What remains unchanged is society’s judgment of aging women, particularly public figures. Her appearance has generated significant discussion recently, but Ray refuses cosmetic enhancement trends. “I tried Botox here (pointing at her eyebrows) years ago,” she said. “And I just looked sort of shocked or something. And I thought, this isn’t you.”
At this year’s South Beach festival Burger Bash, which Ray has hosted for twenty years — consuming approximately 568 burgers over time, but who’s counting? — crowds surrounded her sharing stories of growing up with her recipes and programs. At a private dinner the following evening, over 20 people paid $500 each to watch her serve pasta alle vongole and share family anecdotes while Cusimano prepared cocktails.
“Honey!
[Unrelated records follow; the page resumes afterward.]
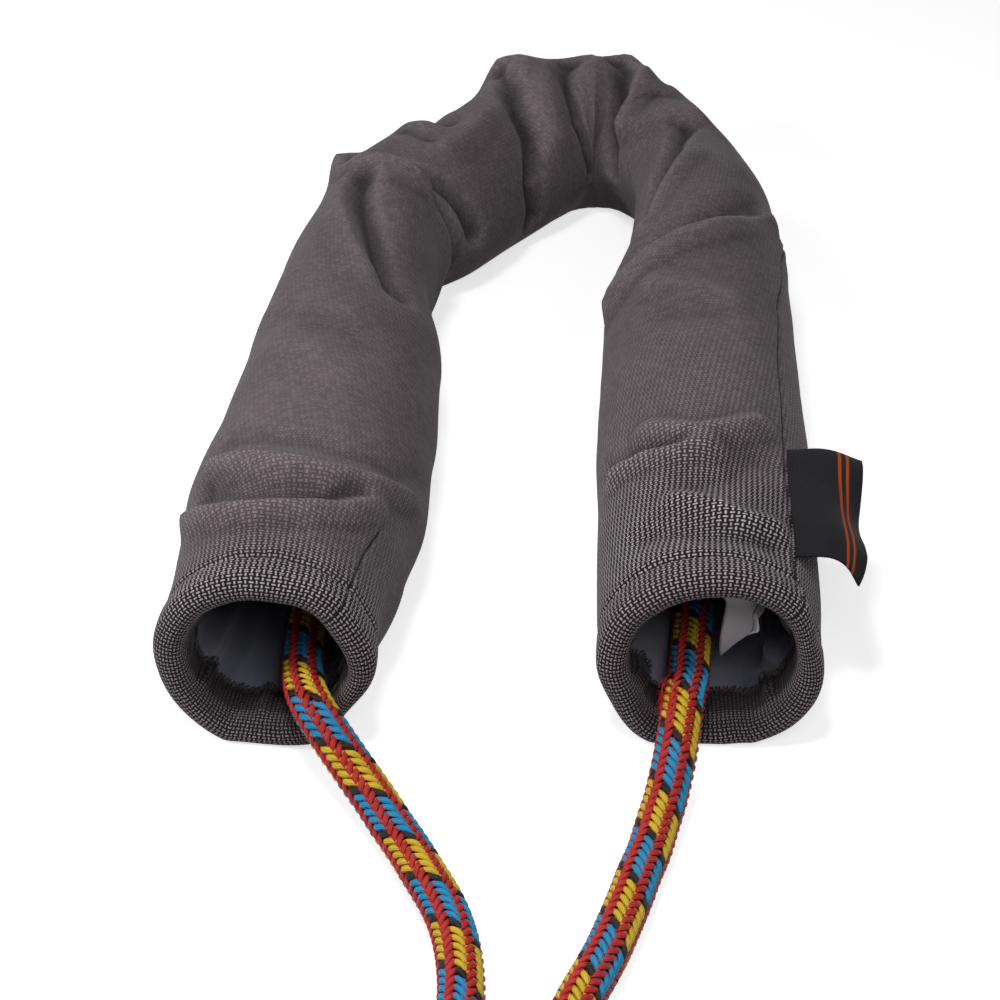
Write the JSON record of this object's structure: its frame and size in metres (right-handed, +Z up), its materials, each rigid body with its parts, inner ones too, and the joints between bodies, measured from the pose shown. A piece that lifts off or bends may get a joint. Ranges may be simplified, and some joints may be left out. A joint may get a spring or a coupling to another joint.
{
  "type": "rope protector sleeve",
  "caption": "Padded fabric sleeve bent in a U round a rope, with turned hems, a smooth lining and flag labels; it guards the rope where it runs over an edge.",
  "frame": {"origin": "on the table, below the middle of the sleeve and its side label", "axes": "+Z up from the table, +Y along the legs towards the closed end of the U, +X towards the leg with the side label"},
  "size_m": [0.1939, 0.5127, 0.0584],
  "materials": {
    "cover_weave": "coarse two-tone synthetic weave, matt",
    "padding_foam": "soft padding, matt",
    "lining_cloth": "smooth navy lining cloth with a faint sheen",
    "black_thread": "bonded sewing thread",
    "side_label_weave": "dense woven tape, plain",
    "care_label_satin": "thin white satin",
    "rope_sheath": "braided sheath, red with yellow, blue and black strands",
    "rope_end_shrink": "black shrink tube over the sealed end"
  },
  "bodies": {
    "sleeve": {"outer_cover": "cover_weave", "padding": "padding_foam", "lining": "lining_cloth", "cover_seam_overlock": "black_thread", "lining_seam_stitch": "black_thread", "hem_stitch_left": "black_thread", "hem_stitch_right": "black_thread", "facing_overlock_left": "black_thread", "facing_overlock_right": "black_thread", "rope_in_sleeve": "rope_sheath", "rope_tail_left": "rope_sheath", "rope_tail_right": "rope_sheath", "rope_end_left": "rope_end_shrink", "rope_end_right": "rope_end_shrink"},
    "side_flag": {"side_label": "side_label_weave"},
    "care_flag": {"care_label": "care_label_satin"}
  },
  "joints": [
    {"name": "side_label_flap", "type": "hinge", "parent": "sleeve", "child": "side_flag", "pos_m": [0.0746, -0.12427, 0.04801], "axis": [-0.0453, -0.9989, 0.0075], "range_deg": [-30, 120], "stiffness_Nm_per_rad": 0.002},
    {"name": "care_label_swing", "type": "hinge", "parent": "sleeve", "child": "care_flag", "pos_m": [0.06025, -0.15337, 0.04582], "axis": [-0.8955, -0.2937, 0.3343], "range_deg": [-50, 20]}
  ]
}
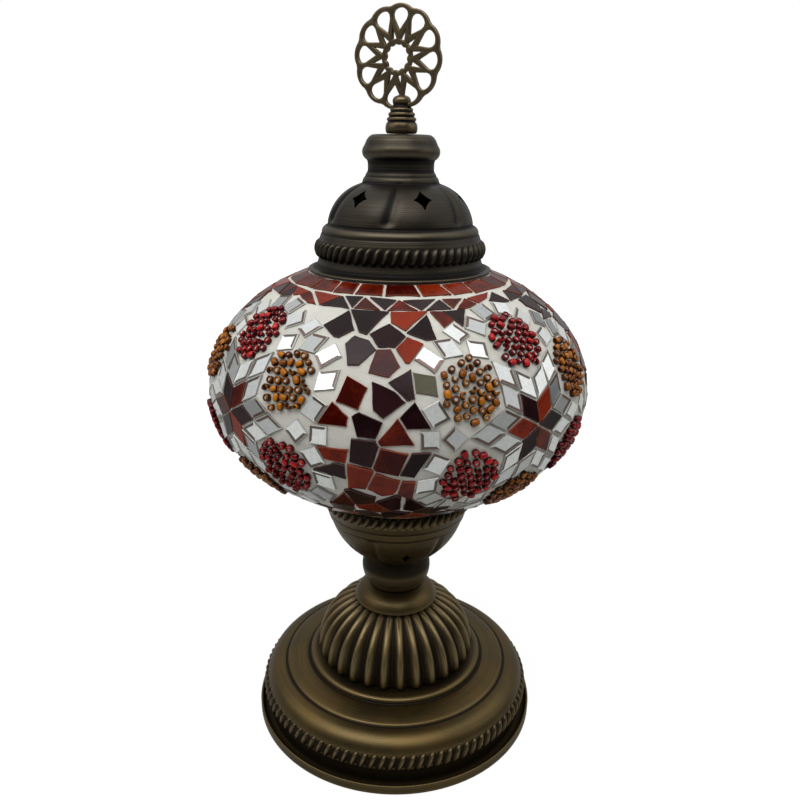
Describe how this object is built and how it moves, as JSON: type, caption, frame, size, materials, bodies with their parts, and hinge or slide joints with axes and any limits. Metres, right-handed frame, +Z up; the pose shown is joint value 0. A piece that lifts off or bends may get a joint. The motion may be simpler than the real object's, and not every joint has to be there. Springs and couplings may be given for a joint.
{
  "type": "mosaic table lamp",
  "caption": "Table lamp with a round glass globe under a mosaic of cut tiles and beads, on a stepped and fluted brass foot, with a pierced lift-off cap and a rosette finial.",
  "frame": {"origin": "middle of the underside, on the table", "axes": "+Z up along the lamp's axis, -Y to the front"},
  "size_m": [0.1753, 0.1755, 0.3389],
  "materials": {
    "antique_brass": "antiqued, dark in the hollows and rubbed on the edges",
    "zinc_steel": "zinc plated",
    "spring_steel": "plain spring strip",
    "contact_brass": "bright",
    "cast_iron": "rough cast",
    "felt": "dense felt",
    "rubber": "matt",
    "black_moulding": "moulded",
    "clear_glass": "blown, clear",
    "opal_glass": "opal",
    "grout": "off-white cement grout, fine and dull",
    "red_glass": "streaked red and amber glass",
    "aubergine_glass": "near black aubergine glass",
    "silvered_glass": "silvered glass with ground edges",
    "olive_glass": "olive glass",
    "amber_beads": "cut amber glass beads",
    "ruby_beads": "cut ruby glass beads"
  },
  "bodies": {
    "stand": {"felt_pad": "felt", "base_pan": "antique_brass", "base_weight": "cast_iron", "stepped_foot": "antique_brass", "cord_grommet": "rubber", "fluted_bell": "antique_brass", "bell_collar": "antique_brass", "neck_ball": "antique_brass", "gallery_cup": "antique_brass", "centre_tube": "zinc_steel", "base_washer": "zinc_steel", "base_nut": "zinc_steel", "cup_nut": "zinc_steel", "holder_base": "black_moulding", "holder_sleeve": "black_moulding", "holder_screw_shell": "contact_brass", "holder_contact": "contact_brass", "globe_glass": "clear_glass", "grout_bed": "grout", "globe_gasket": "rubber", "star_tiles_dark": "aubergine_glass", "star_tiles_red": "red_glass", "mirror_rhombs": "silvered_glass", "mirror_squares": "silvered_glass", "tinted_squares": "olive_glass", "amber_bead_beds": "amber_beads", "ruby_bead_beds": "ruby_beads", "rim_tiles": "red_glass", "red_tiles": "red_glass", "dark_tiles": "aubergine_glass"},
    "bulb": {"bulb_cap": "contact_brass", "bulb_insulator": "black_moulding", "bulb_contact": "contact_brass", "bulb_envelope": "opal_glass"},
    "cap": {"cap_shell": "antique_brass", "cap_clips": "spring_steel", "cap_stud": "zinc_steel", "stud_nut": "zinc_steel"},
    "finial": {"finial_knob": "antique_brass", "finial_rosette": "antique_brass"}
  },
  "joints": [
    {"name": "cap_lift", "type": "slide", "parent": "stand", "child": "cap", "axis": [0, 0, 1], "range_m": [0, 0.08]},
    {"name": "finial_turn", "type": "hinge", "parent": "cap", "child": "finial", "pos_m": [0, 0, 0.29], "axis": [0, 0, 1], "continuous": true},
    {"name": "bulb_turn", "type": "hinge", "parent": "stand", "child": "bulb", "pos_m": [0, 0, 0.12], "axis": [0, 0, 1], "range_deg": [0, 1080]}
  ]
}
I’m talking too much! This got hot!” Ray exclaimed, passing him a Martinez cocktail for refreshing. “I don’t drink a hot cocktail. I almost never drink the second half of my cocktail.” The audience of predominantly middle-aged women responded enthusiastically, clearly adopting this new Ray-endorsed rule for their own partners.
“I love the fact that it’s still relevant that I come here,” Ray reflected. “I’m a woman in her mid-50s that’s still employed, still making programming, and still can book an event and have thousands of people come out. That means a lot to me.”
What’s ahead?
“I like not knowing,” she said. “I like watching things evolve and discovering what’s next for myself. So there’s no plan. There’s no road map.”